The major difference between these approaches is in terms of their focus; while the Marxist approach has a focus on the characteristics of the fascist state, Fascism in its matured form, the non-Marxist approach has focused on movements; they are much more strongly pivoted on the elucidation of Fascism’s distinctive ideological themes and organisational principles.

Apart from its insistence that Fascism can only arise in specific conditions (capitalism in crisis in the era of imperialism), Marxist approaches consider ascension of fascist forces to full state power represents the culmination of the logic of Fascism, not just an early transit point on a political dynamic.
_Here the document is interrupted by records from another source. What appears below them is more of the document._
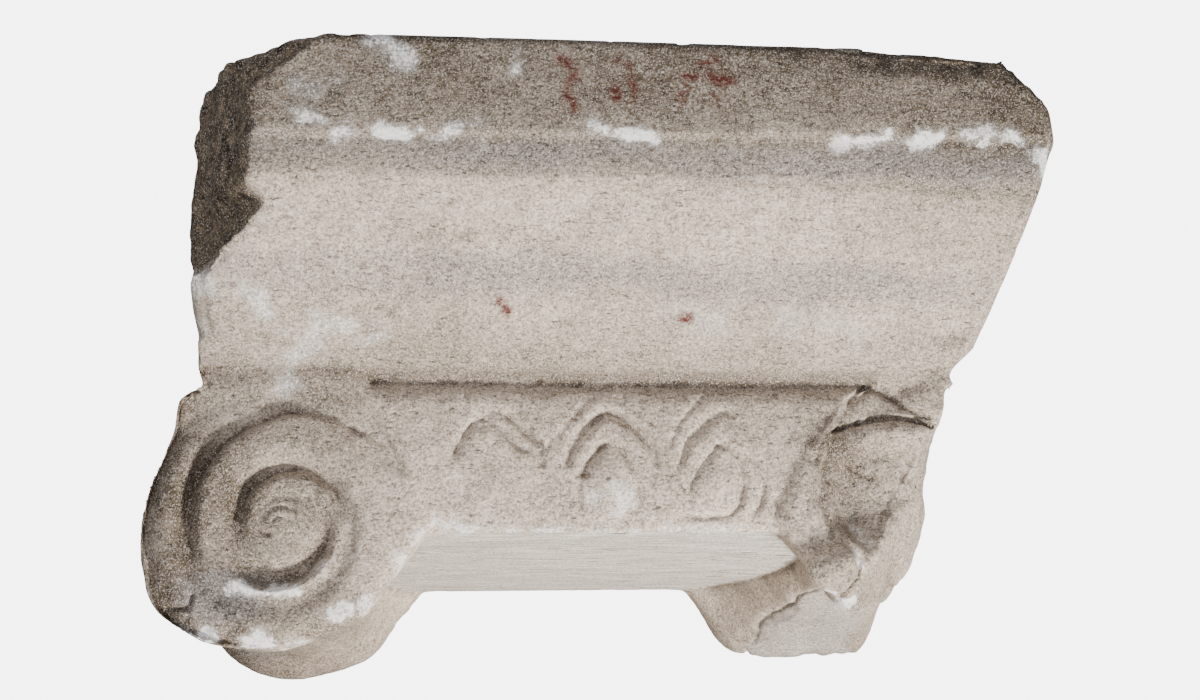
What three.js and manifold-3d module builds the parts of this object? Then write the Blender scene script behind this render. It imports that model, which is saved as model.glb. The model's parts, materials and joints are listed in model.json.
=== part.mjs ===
// Ionic impost capital of grey-veined marble, carved from one block: a flaring impost over
// an Ionic part with four volutes, two bolsters and an echinus of pointed leaves.
// Millimetres, +Z up, the carved front towards -Y, the origin under the middle of its box.
import * as THREE from "three";
import { mergeVertices } from "three/addons/utils/BufferGeometryUtils.js";
import Module from "manifold-3d";

const wasm = await Module();
wasm.setup();

// ---- Driving dimensions ----
const BED_Z = 77; // underside that lies on the column
const GROOVE_Z = 184; // groove between the echinus and the impost
const TOP_Z = 387;
const IMPOST_TOP_X = 288; // half the impost's width and depth at its top
const IMPOST_TOP_Y = 335;
const FACE_Y = 221; // the volutes' faces, front and back
const ECHINUS_Y = 217; // the fullest part of the echinus
const VOLUTE_X = 225; // centre of a volute's outline
const VOLUTE_Z = 84;
const VOLUTE_R = 85;
const WAIST_R = 50; // bolster at mid depth
const LEAF_PITCH = 79.5;
const LEAF_X = 4; // middle leaf
const REST_Z = 0; // worn flats on which the capital stands
const BROKEN_RIM_Z = 9; // underside of the worn back right rim

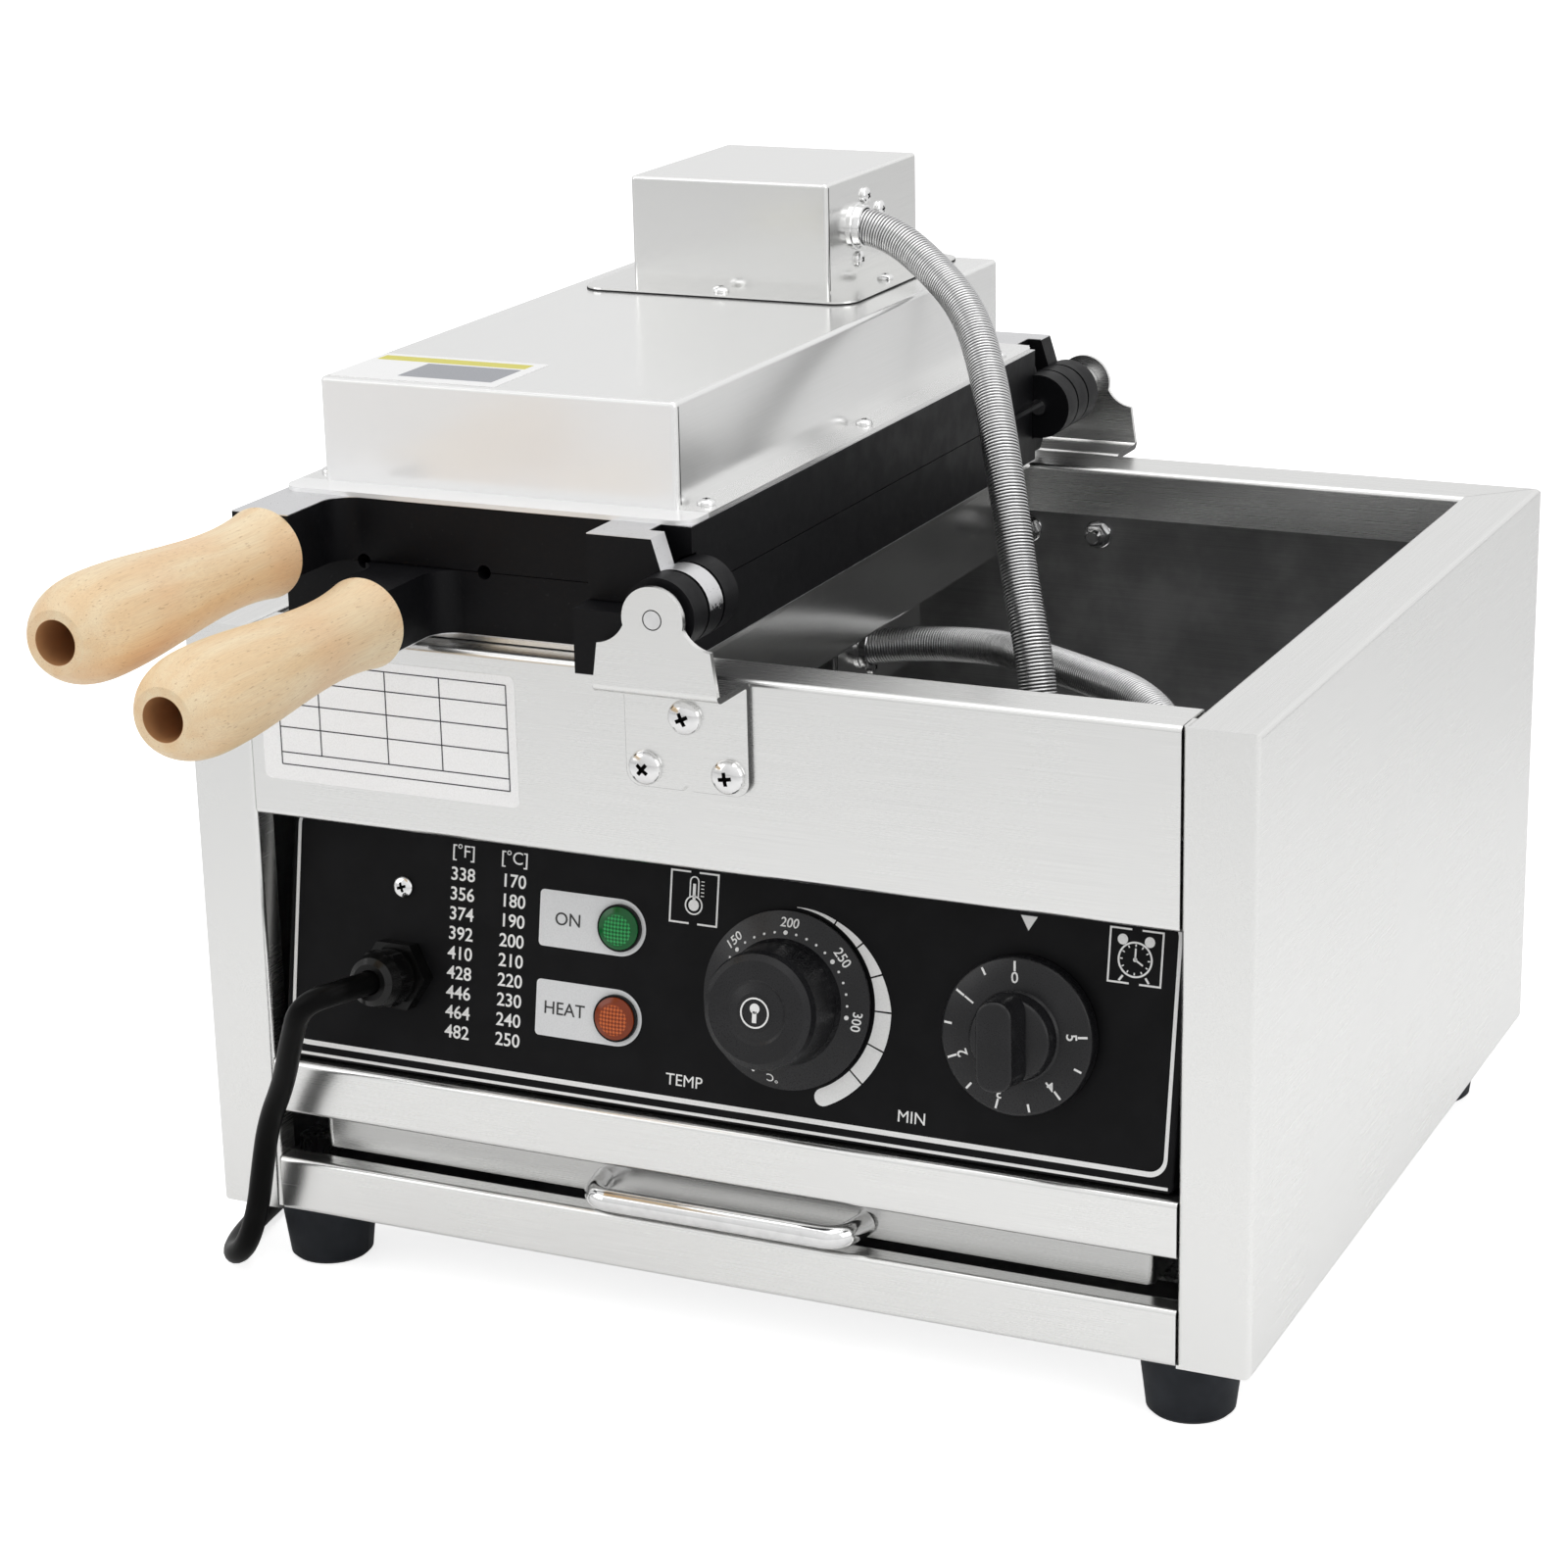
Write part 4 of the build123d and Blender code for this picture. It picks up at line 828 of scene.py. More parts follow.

They may compromisingly call it as authoritarian, reactionary and anti-secular, and even as potentially fascist, but not fascist as yet.

A movement can be better assessed through its ideology and aspirations than its practice because the latter necessarily involves compromises. With such insights, we can use a framework that outlines certain ‘fascist minimum’ to assess the character of the Hindutva forces. Vanaik used the framework based on a three-part model by Stanley Payne, which comprises: (a) fascist negations (anti-liberalism, anti-democracy and anti-Communism); (b) generic ideological motifs and goals (state as an ‘absolute’), expansionist foreign policy, subsuming individual autonomy, some collective ‘Other’ as the enemy, extreme authoritarian nationalism, an apocalyptic perception of deep ‘civilisational crisis’; (c) special and common features of style and organisation (charismatic leadership, exaltation of youth and youthfulness of fascist leaders, violence is glorified, mass emotions through evocative symbols, and masculinity).

While on each of these criteria Hindutva scores quite highly; its fascist proclivities come out more clearly in its genesis and growth. Indeed, Hindutva’s fascist character comes with its birthmark. After the fall of the Peshwas, the Brahmin rulers of Pune, the entire Brahmin establishment in Maharashtra was agitated to regain its lost rule. The spurt of rebellions by Pune Brahmins against the British can be easily traced to this motive.

Although they were glorified as the anti-colonial revolutionary struggles by their caste, their socio-political content could only be classed as conservative. History shows that the Brahmins from Pune and later all of Maharashtra were in search of an example of a conservative revolution. They got it in the form of Fascism which had developed in Italy. The glee with which they received it was expressed fulsomely during the 1930s and the 1940s in the Marathi press which was totally in their control.

Generally, the origin of Hindutva is credited to Savarkar, who had provided its definition in 1923 but at a conceptual level it goes back to Lokmanya Tilak, who not only saw the potential of religious ideology in political mobilisation for the first time but effectuated it by starting public celebrations of Ganeshotsava and birth anniversaries of Shivaji as the protector of cows and Brahmins. The basic reason was to win back the celebration-loving masses of lower castes that had drifted to observe Islamic festivals under the Sufi influence.

Tilak had also propounded the intellectually juvenile ‘Aryan theory of race’ that claimed a white racial stock for upper caste Indians and accepted the Vedas as their core literature—an illusion shared by many upper caste people those days. Essentially, Tilak thus represented the contemporary Chitpavan struggle to revive the lost glory of Brahminism that had nothing for the lower castes other than their assigned caste rung. From 1924 to 1935 Kesari, Tilak’s paper regularly published editorials and articles about Italy, Fascism and Mussolini. It described the passage from liberal government to dictatorship as a shift from anarchy to an orderly situation, where social struggles had no more reason to exist.

(Anand Teltumbde is Senior Professor and Chair, Big Dat Analytics, Goa Institute of Management, Sanqulim. The views expressed are personal.)